The outbreak is in an area that is only accessible via road or the Congo river, limiting access to healthcare, testing and treatment.

Local officials have described the outbreak as ‘really worrying’, while doctors outside the country have also raised the alarm because of the 48-hour window between symptoms appearing and death in many patients.

It is not clear how the disease is spreading, although doctors say that previous cases hemorrhagic diseases have spread via contact with fluids from patients.

A fatality rate has not been revealed, but Ebola kills about 25 to 90 percent of those it infects while Marburg kills 24 to 88 percent.

WHO investigators say they are also preparing to test samples for meningitis, or swelling of the brain that can be caused by bacteria or viruses. 

In its release, it warned: ‘Further efforts are needed to reinforce testing, early case detection and reporting, for the current event but also future incidents.

‘WHO remains on the ground supporting health workers, collaborating closely with zonal, provincial and national health authorities to provide lifesaving medical supplies and to co-ordinate response to curb the spread of the illness and other outbreaks in the region.’

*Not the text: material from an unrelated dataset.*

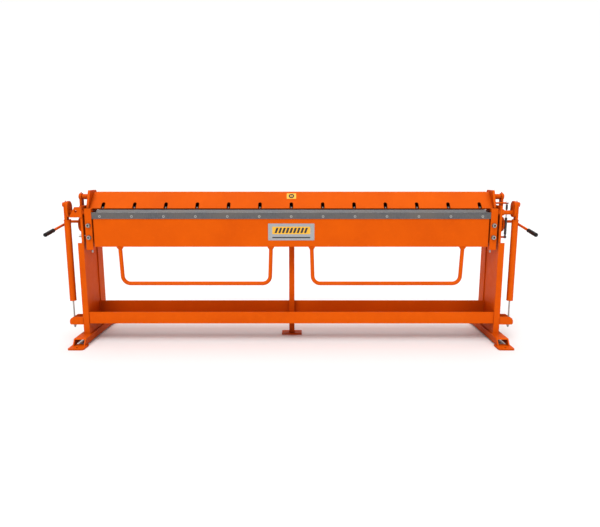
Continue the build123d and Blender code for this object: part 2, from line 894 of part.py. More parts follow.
with BuildPart() as clamp_pins:
    pin_steps = (
        (end_plate_outer, strap_inner, clamp_pin_radius),
        (strap_inner, strap_outer, pin_neck_radius),
        (strap_outer, strap_outer + 6, 17.0),
    )
    for side in (-1, 1):
        for start, stop, radius in pin_steps:
            with BuildSketch(across(side * start)):
                with Locations((clamp_pin_y, clamp_pin_z)):
                    Circle(radius)
            extrude(amount=side * (stop - start))
save(clamp_pins.part, "clamp_pins")

# ---------------------------------------------------------------- link straps and lever shaft
rest_angle = math.radians(45)
disc_y = shaft_y - eccentric_throw * math.cos(rest_angle)
disc_z = shaft_z - eccentric_throw * math.sin(rest_angle)
yoke_travel = eccentric_throw * (1 - math.cos(rest_angle))
yoke_y = disc_y - yoke_travel / 2
yoke_wall = 13.0
yoke_bore = 2 * (eccentric_radius + strap_clearance)

with BuildPart() as link_straps:
    for side in (-1, 1):
        with BuildSketch(across(side * strap_inner)):
            centre_rectangle(clamp_pin_y - strap_half, clamp_pin_y + strap_half, disc_z, clamp_pin_z)
            with Locations((clamp_pin_y, clamp_pin_z)):
                Circle(strap_eye_radius)
                Circle(pin_neck_radius, mode=Mode.SUBTRACT)
            with Locations((yoke_y, disc_z)):
                SlotCenterToCenter(yoke_travel, yoke_bore + 2 * yoke_wall)
                SlotCenterToCenter(yoke_travel, yoke_bore, mode=Mode.SUBTRACT)
        extrude(amount=side * (strap_outer - strap_inner))
        with BuildSketch(Plane.XY.offset(clamp_pin_z + 22)):
            with Locations((side * (strap_inner + strap_outer) / 2, clamp_pin_y)):
                Circle(3.2)
        extrude(amount=9)
save(link_straps.part, "link_straps")

with BuildPart() as lever_shaft:
    body_half = 1310.0
    with BuildSketch(across(-body_half)):
        with Locations((shaft_y, shaft_z)):
            Circle(shaft_body_radius)
    extrude(amount=2 * body_half)
    with BuildSketch(across(-(lever_x + lever_half_hub))):
        with Locations((shaft_y, shaft_z)):
            Circle(shaft_radius)
    extrude(amount=2 * (lever_x + lever_half_hub))
save(lever_shaft.part, "lever_shaft")

with BuildPart() as eccentrics:
    for side in (-1, 1):
        with BuildSketch(across(side * strap_inner)):
            with Locations((disc_y, disc_z)):
                Circle(eccentric_radius)
            with Locations((shaft_y, shaft_z)):
                Circle(shaft_radius, mode=Mode.SUBTRACT)
        extrude(amount=side * (strap_outer - strap_inner))
save(eccentrics.part, "eccentrics")

droop = math.radians(lever_droop)
arm_direction = (0, -math.cos(droop), -math.sin(droop))

with BuildPart() as lever_arms:
    for side in (-1, 1):
        arm_plane = Plane(origin=(side * lever_x, shaft_y, shaft_z), x_dir=(1, 0, 0), z_dir=arm_direction)
        with BuildSketch(arm_plane.offset(shaft_radius + 1)):
            Circle(lever_radius)
        extrude(amount=lever_length - shaft_radius - 1)
        with BuildSketch(across(side * (lever_x - lever_half_hub))):
            with Locations((shaft_y, shaft_z)):
                Circle(lever_hub_radius)
        extrude(amount=side * 2 * lever_half_hub)
        with BuildSketch(across(side * (lever_x - lever_half_hub))):
            with Locations((shaft_y, shaft_z)):
                Circle(shaft_radius)
        extrude(amount=side * 2 * lever_half_hub, mode=Mode.SUBTRACT)
save(lever_arms.part, "lever_arms")

for side in (-1, 1):
    with BuildPart() as grip:
        arm_plane = Plane(origin=(side * lever_x, shaft_y, shaft_z), x_dir=(1, 0, 0), z_dir=arm_direction)
        with BuildSketch(arm_plane.offset(grip_start)):
            Circle(grip_radius)
        extrude(amount=lever_length + grip_cap - grip_start)
        fillet(grip.edges().sort_by(Axis.Y)[0], 5)
        with BuildSketch(arm_plane.offset(grip_start)):
            Circle(lever_radius)
        extrude(amount=lever_length - grip_start, mode=Mode.SUBTRACT)
    save(grip.part, f"grip_{side_name(side)}")

# ---------------------------------------------------------------- gas strut
eye_radius = 9.0
eye_half = 6.0
strut_plane_low = across(strut_x - eye_half)
cylinder_low = 700.0
cylinder_high = 810.0
rod_inset = 20.0
socket_low = 862.0
socket_high = 893.0
strut_socket_radius = 7.0

with BuildPart() as strut_lower_stud:
    with BuildSketch(across(cheek_outer)):
        with Locations((strut_y, strut_low_z)):
            Circle(stud_radius)
    extrude(amount=strut_x + eye_half + 2 - cheek_outer)
save(strut_lower_stud.part, "strut_lower_stud")

with BuildPart() as strut_upper_stud:
    with BuildSketch(across(end_plate_outer)):
        with Locations((strut_y, strut_high_z)):
            Circle(stud_radius)
    extrude(amount=strut_x + eye_half + 2 - end_plate_outer)
save(strut_upper_stud.part, "strut_upper_stud")

with BuildPart() as strut_cylinder:
    with BuildSketch(strut_plane_low):
        with Locations((strut_y, strut_low_z)):
            Circle(eye_radius)
    extrude(amount=2 * eye_half)
    with BuildSketch(Plane.XY.offset(strut_low_z)):
        with Locations((strut_x, strut_y)):
            Circle(5)
    extrude(amount=cylinder_low - strut_low_z)
    with BuildSketch(Plane.XY.offset(cylinder_low)):
        with Locations((strut_x, strut_y)):
            Circle(strut_radius)
    extrude(amount=cylinder_high - cylinder_low)
    with BuildSketch(strut_plane_low):
        with Locations((strut_y, strut_low_z)):
            Circle(stud_radius)
    extrude(amount=2 * eye_half, mode=Mode.SUBTRACT)
    with BuildSketch(Plane.XY.offset(cylinder_low + 5)):
        with Locations((strut_x, strut_y)):
            Circle(strut_rod_radius + 2 * running_gap)
    extrude(amount=cylinder_high - cylinder_low - 5, mode=Mode.SUBTRACT)
save(strut_cylinder.part, "strut_cylinder")

with BuildPart() as strut_rod:
    with BuildSketch(Plane.XY.offset(cylinder_low + rod_inset)):
        with Locations((strut_x, strut_y)):
            Circle(strut_rod_radius)
    extrude(amount=strut_high_z - cylinder_low - rod_inset)
    with BuildSketch(strut_plane_low):
        with Locations((strut_y, strut_high_z)):
            Circle(eye_radius)
    extrude(amount=2 * eye_half)
    with BuildSketch(strut_plane_low):
        with Locations((strut_y, strut_high_z)):
            Circle(stud_radius)
    extrude(amount=2 * eye_half, mode=Mode.SUBTRACT)
save(strut_rod.part, "strut_rod")

with BuildPart() as strut_end_socket:
    with BuildSketch(Plane.XY.offset(socket_low)):
        with Locations((strut_x, strut_y)):
            Circle(strut_socket_radius)
            Circle(strut_rod_radius, mode=Mode.SUBTRACT)
    extrude(amount=socket_high - socket_low)
save(strut_end_socket.part, "strut_end_socket")
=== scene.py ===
"""Looks for the sheet metal brake: materials, welds, grips, fastener detail, light and camera.

Metres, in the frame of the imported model: +X right, +Y away from the operator, +Z up.
"""

import json
import math
import random

import bmesh
import bpy
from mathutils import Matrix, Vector


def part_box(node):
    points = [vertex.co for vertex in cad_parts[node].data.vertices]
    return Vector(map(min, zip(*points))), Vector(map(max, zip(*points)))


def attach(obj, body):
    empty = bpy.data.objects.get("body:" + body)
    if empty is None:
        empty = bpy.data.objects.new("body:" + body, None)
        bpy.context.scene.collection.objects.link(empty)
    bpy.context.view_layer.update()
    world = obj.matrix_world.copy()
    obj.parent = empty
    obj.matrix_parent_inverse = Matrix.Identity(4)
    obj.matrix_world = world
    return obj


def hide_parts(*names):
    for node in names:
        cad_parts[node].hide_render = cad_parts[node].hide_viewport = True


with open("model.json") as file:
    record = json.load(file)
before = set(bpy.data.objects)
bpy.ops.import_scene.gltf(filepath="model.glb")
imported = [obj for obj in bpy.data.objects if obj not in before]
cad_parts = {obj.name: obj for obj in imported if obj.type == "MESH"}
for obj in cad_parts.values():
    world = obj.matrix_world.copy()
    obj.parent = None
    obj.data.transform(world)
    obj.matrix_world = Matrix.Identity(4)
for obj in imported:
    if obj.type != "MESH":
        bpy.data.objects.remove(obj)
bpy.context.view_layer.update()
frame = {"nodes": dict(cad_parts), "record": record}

MM = 0.001
SIDES = ("left", "right")
CAD_SHARP = math.radians(32)
PIECE_SHARP = math.radians(38)

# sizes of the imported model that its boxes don't give, metres and degrees
LEVER_DROOP = 8.1
LEVER_RADIUS = 8.0 * MM
GRIP_START = 238.0 * MM
GRIP_END = 356.0 * MM
BALANCE_ARM_INNER = 1408.0 * MM
HANDLE_RADIUS = 12.5 * MM
ROD_RADIUS = 5.0 * MM
TRAY_LIP_TOP = 200.0 * MM
FOOT_TOP = 10.0 * MM
BEAM_FACE_RUN = 93.0
BEAM_FACE_RISE = 101.0


# ---------------------------------------------------------------- node helpers
def new_material(name):
    """Empty node material with its Principled shader and output."""
    material = bpy.data.materials.new(name)
    material.use_nodes = True
    shader = material.node_tree.nodes["Principled BSDF"]
    return material, material.node_tree, shader


def link(tree, source, target):
    tree.links.new(source, target)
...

Warning over the outbreak, Dr Stephanie Psaki — an ex-White House doctor — said: ‘One of the strengths that the US Government had before was that it had partners all around the world, and USAID in particular, that it had contracts… that could easily be repurposed in order to respond to an emergency, whether it is an outbreak or something else.

‘Those contracts are possibly completely frozen or have been terminated, which means we don’t have the access to those areas we once did.’

‘Similarly, through our relationship with the World Health Organization and ministries of health in most countries around the world, we often were able to get information before it was made public. So, like, what tests have been administered and what results have come back, what’s the timeline for diagnosing this.

‘I would assume that the US Government does not have that information right now, and has a lack of clear information on what’s happening.’